▶

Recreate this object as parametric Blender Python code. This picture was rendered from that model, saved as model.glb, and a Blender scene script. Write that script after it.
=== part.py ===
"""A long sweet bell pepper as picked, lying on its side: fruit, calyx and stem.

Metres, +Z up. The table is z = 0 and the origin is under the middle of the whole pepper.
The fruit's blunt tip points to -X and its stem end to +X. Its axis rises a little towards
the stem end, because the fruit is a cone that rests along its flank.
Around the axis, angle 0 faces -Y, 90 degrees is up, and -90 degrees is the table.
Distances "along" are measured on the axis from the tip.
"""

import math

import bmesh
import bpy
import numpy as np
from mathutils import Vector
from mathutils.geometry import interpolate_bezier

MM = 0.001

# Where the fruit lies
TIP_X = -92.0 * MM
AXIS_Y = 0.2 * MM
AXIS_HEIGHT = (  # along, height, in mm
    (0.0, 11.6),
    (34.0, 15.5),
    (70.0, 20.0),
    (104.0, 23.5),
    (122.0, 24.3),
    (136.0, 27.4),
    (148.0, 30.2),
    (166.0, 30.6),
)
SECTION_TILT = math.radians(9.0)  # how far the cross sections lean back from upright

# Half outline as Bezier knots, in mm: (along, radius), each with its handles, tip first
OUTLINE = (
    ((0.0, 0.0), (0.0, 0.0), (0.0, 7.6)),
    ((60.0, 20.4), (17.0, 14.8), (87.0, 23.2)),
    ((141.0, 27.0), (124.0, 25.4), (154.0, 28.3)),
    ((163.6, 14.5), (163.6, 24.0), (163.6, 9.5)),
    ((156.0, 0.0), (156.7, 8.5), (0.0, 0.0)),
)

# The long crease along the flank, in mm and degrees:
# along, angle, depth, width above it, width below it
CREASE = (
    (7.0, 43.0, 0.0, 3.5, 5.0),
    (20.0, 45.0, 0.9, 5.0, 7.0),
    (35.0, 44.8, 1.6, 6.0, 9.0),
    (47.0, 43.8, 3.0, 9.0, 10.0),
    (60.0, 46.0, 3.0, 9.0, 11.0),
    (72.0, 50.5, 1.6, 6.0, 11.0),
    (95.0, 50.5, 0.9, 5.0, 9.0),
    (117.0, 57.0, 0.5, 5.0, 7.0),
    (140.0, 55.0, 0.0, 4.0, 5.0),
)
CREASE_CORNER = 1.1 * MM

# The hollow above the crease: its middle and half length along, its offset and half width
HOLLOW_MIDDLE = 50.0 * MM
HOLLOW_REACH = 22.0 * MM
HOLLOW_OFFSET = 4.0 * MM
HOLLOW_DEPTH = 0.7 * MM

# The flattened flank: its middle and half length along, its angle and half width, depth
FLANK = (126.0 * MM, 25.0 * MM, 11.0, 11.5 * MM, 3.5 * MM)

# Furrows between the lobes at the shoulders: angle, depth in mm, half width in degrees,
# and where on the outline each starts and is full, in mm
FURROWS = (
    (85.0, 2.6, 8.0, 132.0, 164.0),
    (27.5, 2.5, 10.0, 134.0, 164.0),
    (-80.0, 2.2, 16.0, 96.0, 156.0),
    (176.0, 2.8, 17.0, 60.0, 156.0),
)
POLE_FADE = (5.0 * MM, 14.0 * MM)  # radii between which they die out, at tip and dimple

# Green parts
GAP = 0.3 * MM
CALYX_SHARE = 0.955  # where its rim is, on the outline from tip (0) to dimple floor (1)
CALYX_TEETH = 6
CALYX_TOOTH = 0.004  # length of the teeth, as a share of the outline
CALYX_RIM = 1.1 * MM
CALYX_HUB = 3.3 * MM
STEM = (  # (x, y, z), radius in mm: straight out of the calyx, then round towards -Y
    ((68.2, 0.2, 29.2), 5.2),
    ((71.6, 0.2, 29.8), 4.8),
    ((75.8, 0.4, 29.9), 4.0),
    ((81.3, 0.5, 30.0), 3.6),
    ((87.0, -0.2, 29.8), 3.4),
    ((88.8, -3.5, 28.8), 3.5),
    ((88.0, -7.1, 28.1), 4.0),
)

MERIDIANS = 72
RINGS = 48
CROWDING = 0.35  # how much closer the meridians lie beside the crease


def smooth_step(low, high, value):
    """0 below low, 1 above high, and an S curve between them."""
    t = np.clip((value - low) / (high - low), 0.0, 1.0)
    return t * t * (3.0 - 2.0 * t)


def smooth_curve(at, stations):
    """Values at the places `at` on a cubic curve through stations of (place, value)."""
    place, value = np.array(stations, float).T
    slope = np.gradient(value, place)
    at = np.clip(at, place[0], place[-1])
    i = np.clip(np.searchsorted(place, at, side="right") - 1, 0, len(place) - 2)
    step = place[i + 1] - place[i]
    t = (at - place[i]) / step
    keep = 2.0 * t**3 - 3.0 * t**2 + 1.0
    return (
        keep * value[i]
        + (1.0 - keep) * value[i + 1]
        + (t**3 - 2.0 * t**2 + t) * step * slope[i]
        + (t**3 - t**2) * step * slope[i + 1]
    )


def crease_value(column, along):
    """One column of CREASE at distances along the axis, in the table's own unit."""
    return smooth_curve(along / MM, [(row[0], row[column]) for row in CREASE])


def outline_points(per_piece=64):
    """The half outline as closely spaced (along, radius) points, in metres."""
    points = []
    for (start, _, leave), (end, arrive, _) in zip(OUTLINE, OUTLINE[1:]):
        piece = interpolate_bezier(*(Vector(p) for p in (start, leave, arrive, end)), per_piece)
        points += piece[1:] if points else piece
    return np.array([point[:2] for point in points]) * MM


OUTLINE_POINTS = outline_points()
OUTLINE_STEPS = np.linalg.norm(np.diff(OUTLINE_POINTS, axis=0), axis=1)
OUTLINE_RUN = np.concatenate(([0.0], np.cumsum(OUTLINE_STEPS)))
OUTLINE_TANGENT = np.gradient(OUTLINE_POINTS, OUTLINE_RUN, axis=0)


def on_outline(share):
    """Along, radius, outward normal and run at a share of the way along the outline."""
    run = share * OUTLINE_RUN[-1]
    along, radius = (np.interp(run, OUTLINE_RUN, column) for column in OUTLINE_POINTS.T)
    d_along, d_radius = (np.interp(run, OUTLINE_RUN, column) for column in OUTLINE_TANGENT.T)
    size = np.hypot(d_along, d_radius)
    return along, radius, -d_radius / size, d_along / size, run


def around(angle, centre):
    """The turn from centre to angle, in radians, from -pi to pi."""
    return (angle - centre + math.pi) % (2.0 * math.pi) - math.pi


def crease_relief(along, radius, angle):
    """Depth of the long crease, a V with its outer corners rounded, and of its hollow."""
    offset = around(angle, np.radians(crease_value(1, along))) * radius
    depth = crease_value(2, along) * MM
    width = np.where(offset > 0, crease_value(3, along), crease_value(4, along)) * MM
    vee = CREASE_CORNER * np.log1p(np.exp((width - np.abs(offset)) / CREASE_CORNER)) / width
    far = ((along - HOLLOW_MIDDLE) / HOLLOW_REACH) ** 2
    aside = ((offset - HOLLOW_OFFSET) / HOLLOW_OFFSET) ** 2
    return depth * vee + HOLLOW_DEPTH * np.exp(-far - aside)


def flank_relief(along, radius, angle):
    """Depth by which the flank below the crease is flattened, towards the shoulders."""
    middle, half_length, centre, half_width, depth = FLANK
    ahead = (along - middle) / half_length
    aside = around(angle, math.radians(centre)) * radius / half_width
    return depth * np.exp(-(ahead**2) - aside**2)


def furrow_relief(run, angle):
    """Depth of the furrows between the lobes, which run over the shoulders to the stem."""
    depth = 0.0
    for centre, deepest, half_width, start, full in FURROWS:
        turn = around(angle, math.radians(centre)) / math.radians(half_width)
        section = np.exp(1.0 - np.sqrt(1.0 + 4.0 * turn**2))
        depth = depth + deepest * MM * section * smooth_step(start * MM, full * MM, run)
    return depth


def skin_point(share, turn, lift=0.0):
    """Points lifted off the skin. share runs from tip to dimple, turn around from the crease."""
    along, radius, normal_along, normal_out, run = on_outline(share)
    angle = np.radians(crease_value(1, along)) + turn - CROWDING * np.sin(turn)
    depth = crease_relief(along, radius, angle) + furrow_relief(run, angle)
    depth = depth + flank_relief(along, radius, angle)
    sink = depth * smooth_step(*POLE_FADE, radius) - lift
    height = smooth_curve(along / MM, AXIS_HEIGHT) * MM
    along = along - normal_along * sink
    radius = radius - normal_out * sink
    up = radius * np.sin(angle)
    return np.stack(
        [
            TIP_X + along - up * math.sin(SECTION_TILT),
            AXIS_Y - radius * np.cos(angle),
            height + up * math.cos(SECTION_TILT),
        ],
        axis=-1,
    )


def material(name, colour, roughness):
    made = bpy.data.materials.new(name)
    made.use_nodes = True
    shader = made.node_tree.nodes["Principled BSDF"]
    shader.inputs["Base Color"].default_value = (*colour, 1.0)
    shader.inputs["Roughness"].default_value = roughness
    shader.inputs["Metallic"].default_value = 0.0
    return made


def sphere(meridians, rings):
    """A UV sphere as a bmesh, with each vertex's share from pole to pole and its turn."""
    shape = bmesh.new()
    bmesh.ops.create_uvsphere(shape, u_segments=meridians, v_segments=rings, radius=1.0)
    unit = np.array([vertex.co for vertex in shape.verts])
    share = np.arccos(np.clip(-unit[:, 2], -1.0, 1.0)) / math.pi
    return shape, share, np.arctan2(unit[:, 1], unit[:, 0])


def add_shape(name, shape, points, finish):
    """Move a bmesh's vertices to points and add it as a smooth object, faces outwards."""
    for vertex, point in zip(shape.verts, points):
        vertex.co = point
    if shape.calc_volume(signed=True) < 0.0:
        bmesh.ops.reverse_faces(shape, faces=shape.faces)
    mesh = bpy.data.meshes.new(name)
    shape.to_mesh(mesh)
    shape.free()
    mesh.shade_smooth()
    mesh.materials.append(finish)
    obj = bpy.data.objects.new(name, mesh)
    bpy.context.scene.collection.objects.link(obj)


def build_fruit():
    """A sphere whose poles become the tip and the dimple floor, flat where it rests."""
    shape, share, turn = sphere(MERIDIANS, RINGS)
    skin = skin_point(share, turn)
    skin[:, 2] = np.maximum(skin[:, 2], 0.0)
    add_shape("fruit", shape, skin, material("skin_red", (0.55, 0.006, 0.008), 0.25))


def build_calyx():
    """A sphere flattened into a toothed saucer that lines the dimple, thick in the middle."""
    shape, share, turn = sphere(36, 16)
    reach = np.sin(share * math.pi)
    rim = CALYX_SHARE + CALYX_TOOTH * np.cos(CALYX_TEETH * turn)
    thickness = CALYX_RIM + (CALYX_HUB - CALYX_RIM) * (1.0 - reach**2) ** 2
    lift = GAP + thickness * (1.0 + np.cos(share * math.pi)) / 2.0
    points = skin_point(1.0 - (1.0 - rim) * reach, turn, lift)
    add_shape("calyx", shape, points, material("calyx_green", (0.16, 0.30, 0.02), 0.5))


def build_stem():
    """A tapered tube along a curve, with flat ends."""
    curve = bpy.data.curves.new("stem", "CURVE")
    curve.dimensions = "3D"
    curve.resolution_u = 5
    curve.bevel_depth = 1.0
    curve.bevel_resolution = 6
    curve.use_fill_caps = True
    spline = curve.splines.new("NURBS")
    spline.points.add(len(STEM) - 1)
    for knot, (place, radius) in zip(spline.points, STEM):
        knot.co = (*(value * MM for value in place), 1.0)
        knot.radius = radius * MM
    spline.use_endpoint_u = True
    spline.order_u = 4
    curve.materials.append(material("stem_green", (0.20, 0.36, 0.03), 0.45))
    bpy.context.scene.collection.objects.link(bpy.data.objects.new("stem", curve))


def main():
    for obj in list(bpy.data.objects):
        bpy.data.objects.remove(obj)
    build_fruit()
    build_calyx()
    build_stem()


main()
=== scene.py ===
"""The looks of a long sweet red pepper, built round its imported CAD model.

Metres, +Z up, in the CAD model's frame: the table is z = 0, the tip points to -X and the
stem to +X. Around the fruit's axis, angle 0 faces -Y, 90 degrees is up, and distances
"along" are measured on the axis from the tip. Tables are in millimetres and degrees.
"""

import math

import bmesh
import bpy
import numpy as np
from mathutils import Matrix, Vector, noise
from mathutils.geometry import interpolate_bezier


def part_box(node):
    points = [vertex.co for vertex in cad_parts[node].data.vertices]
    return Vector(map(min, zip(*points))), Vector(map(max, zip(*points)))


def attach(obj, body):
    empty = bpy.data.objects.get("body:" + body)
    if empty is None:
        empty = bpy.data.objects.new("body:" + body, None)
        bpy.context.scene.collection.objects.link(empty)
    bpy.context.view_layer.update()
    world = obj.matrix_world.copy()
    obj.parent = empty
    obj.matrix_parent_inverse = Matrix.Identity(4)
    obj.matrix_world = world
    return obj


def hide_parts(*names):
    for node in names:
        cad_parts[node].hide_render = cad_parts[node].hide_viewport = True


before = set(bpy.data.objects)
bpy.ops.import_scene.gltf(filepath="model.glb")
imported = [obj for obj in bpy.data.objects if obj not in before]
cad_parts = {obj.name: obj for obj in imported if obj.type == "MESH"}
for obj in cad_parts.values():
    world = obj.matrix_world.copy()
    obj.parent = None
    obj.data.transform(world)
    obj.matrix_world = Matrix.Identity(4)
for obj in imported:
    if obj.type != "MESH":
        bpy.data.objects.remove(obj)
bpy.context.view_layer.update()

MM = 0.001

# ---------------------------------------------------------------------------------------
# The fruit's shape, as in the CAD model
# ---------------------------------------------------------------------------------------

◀

§ Exercise description
Output only the lines from the one containing "0.36, 0.03), 0.45))" through the one containing "obj.parent = empty", inclusive, exactly as written.

§ Finished answer
    curve.materials.append(material("stem_green", (0.20, 0.36, 0.03), 0.45))
    bpy.context.scene.collection.objects.link(bpy.data.objects.new("stem", curve))


def main():
    for obj in list(bpy.data.objects):
        bpy.data.objects.remove(obj)
    build_fruit()
    build_calyx()
    build_stem()


main()
=== scene.py ===
"""The looks of a long sweet red pepper, built round its imported CAD model.

Metres, +Z up, in the CAD model's frame: the table is z = 0, the tip points to -X and the
stem to +X. Around the fruit's axis, angle 0 faces -Y, 90 degrees is up, and distances
"along" are measured on the axis from the tip. Tables are in millimetres and degrees.
"""

import math

import bmesh
import bpy
import numpy as np
from mathutils import Matrix, Vector, noise
from mathutils.geometry import interpolate_bezier


def part_box(node):
    points = [vertex.co for vertex in cad_parts[node].data.vertices]
    return Vector(map(min, zip(*points))), Vector(map(max, zip(*points)))


def attach(obj, body):
    empty = bpy.data.objects.get("body:" + body)
    if empty is None:
        empty = bpy.data.objects.new("body:" + body, None)
        bpy.context.scene.collection.objects.link(empty)
    bpy.context.view_layer.update()
    world = obj.matrix_world.copy()
    obj.parent = empty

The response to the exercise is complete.